On Thursday, Homeland Security Secretary Kirstjen Nielsen told the House Judiciary Committee that the U.S. government had come to an agreement with the administration of brand-new Mexican president Andrés Manuel López Obrador, permitting people seeking asylum in the United States to wait for their immigration court dates in Mexico. NPR says asylum claimants will still have credible fear interviews, as normal. But rather than jailing them pending their asylum hearings or releasing them into the United States—the normal practice in the decades since the United States adopted international treaties on asylum—the government will send them to Mexico.

Nielsen told Congress that the policy was a response to the fact that it’s illegal to detain families with children for more than a few weeks, although the administration is trying to change that. A legal challenge to the “remain in Mexico” policy is highly likely; ACLU attorney Lee Gelernt told NPR that the policy must guarantee the asylum-seekers’ safety, and conditions in Mexico make that highly unlikely.
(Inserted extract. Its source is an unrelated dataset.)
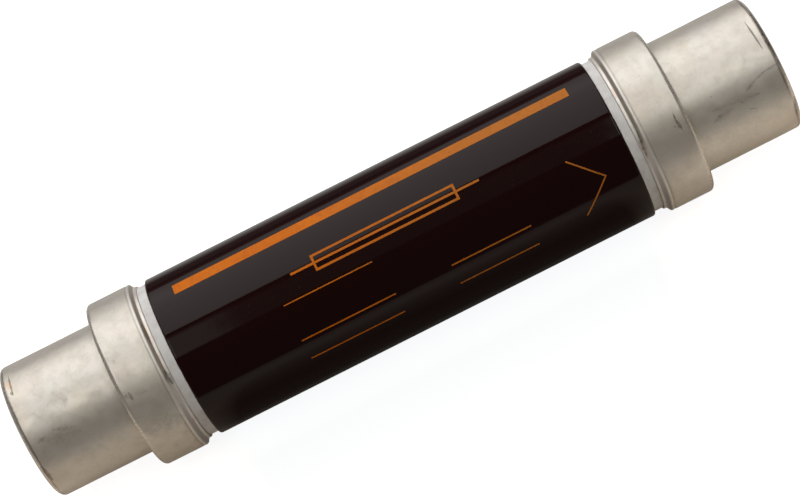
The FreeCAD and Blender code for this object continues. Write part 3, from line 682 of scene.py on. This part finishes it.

The López government announced Thursday that it would provide asylum-seekers with humanitarian aid and access to legal services while they wait, as well as give them the opportunity to apply for work visas. The deal with the United States was reached in exchange for an aid package aimed at creating more jobs in Central America, reducing the incentive to emigrate. Details of the package—and how it might address the main driver of emigration, unchecked gang violence in Central America—were not reported.

Nonetheless, the Post notes that the policy could put considerable strain on Mexican border communities. There’s limited space in shelters as it is—thanks to the Trump administration’s refusal to permit more than a handful of asylum-seekers through ports of entry on any one day—and violent crime is common in certain areas. Two teenagers from the “caravan” decamped in Tijuana were recently murdered, the newspaper says. The immigration court backlog is at an all-time high—Gothamist recently reported that it has grown by nearly 50 percent under the Trump administration—so asylum-seekers are likely to wait months or years.